• [WORK TO BE COMPLETED]
Reproduce the entire listing word for word.

• [DATASET EXCERPT]
** Start **

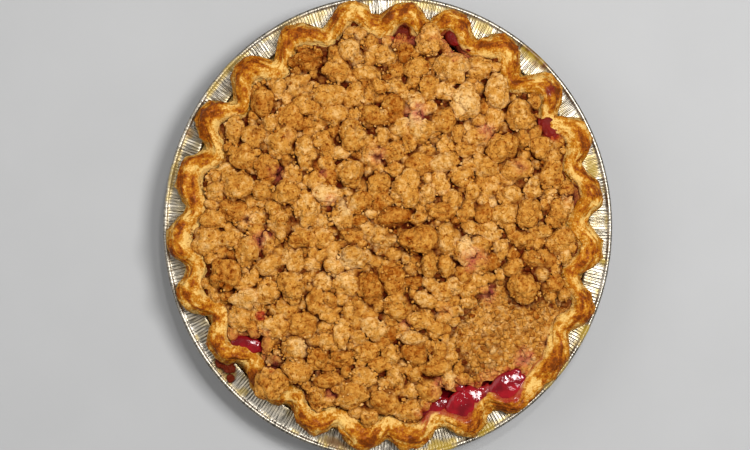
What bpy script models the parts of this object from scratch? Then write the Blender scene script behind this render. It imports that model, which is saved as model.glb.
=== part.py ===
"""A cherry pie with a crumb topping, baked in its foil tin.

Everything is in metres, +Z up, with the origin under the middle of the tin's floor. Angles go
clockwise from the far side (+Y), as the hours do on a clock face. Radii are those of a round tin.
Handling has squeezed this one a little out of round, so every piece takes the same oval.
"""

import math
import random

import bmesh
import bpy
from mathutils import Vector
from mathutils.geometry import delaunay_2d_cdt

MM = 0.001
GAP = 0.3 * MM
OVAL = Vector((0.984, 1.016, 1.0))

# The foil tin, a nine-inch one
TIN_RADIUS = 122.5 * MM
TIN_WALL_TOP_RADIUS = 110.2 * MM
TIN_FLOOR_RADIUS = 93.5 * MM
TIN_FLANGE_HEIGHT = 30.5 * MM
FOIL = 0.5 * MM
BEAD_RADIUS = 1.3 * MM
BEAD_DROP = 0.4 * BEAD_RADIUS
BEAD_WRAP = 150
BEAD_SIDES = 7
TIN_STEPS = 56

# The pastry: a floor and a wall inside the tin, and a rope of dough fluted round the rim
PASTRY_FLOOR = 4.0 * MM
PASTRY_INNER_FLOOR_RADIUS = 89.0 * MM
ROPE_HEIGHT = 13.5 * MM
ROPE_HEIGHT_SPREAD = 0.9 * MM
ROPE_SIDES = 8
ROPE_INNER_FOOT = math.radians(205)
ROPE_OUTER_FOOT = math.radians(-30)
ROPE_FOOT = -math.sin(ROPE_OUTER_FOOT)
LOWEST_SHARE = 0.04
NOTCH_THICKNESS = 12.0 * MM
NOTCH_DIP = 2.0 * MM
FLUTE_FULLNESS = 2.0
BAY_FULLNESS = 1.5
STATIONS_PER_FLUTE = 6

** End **

• [SOLVED EXERCISE]
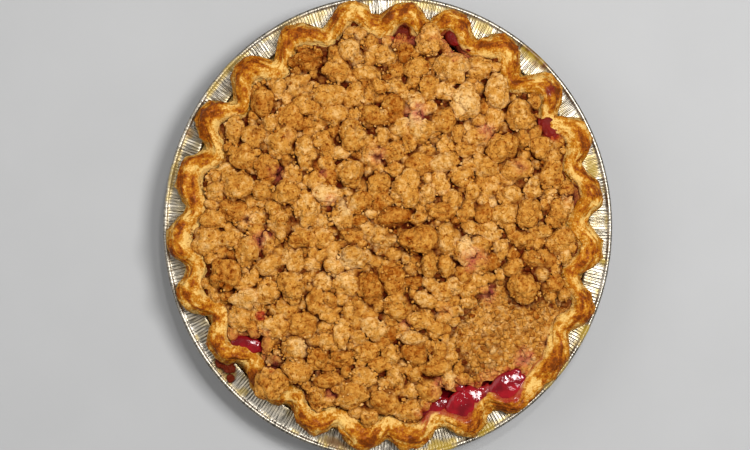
What bpy script models the parts of this object from scratch? Then write the Blender scene script behind this render. It imports that model, which is saved as model.glb.
=== part.py ===
"""A cherry pie with a crumb topping, baked in its foil tin.

Everything is in metres, +Z up, with the origin under the middle of the tin's floor. Angles go
clockwise from the far side (+Y), as the hours do on a clock face. Radii are those of a round tin.
Handling has squeezed this one a little out of round, so every piece takes the same oval.
"""

import math
import random

import bmesh
import bpy
from mathutils import Vector
from mathutils.geometry import delaunay_2d_cdt

MM = 0.001
GAP = 0.3 * MM
OVAL = Vector((0.984, 1.016, 1.0))

# The foil tin, a nine-inch one
TIN_RADIUS = 122.5 * MM
TIN_WALL_TOP_RADIUS = 110.2 * MM
TIN_FLOOR_RADIUS = 93.5 * MM
TIN_FLANGE_HEIGHT = 30.5 * MM
FOIL = 0.5 * MM
BEAD_RADIUS = 1.3 * MM
BEAD_DROP = 0.4 * BEAD_RADIUS
BEAD_WRAP = 150
BEAD_SIDES = 7
TIN_STEPS = 56

# The pastry: a floor and a wall inside the tin, and a rope of dough fluted round the rim
PASTRY_FLOOR = 4.0 * MM
PASTRY_INNER_FLOOR_RADIUS = 89.0 * MM
ROPE_HEIGHT = 13.5 * MM
ROPE_HEIGHT_SPREAD = 0.9 * MM
ROPE_SIDES = 8
ROPE_INNER_FOOT = math.radians(205)
ROPE_OUTER_FOOT = math.radians(-30)
ROPE_FOOT = -math.sin(ROPE_OUTER_FOOT)
LOWEST_SHARE = 0.04
NOTCH_THICKNESS = 12.0 * MM
NOTCH_DIP = 2.0 * MM
FLUTE_FULLNESS = 2.0
BAY_FULLNESS = 1.5
STATIONS_PER_FLUTE = 6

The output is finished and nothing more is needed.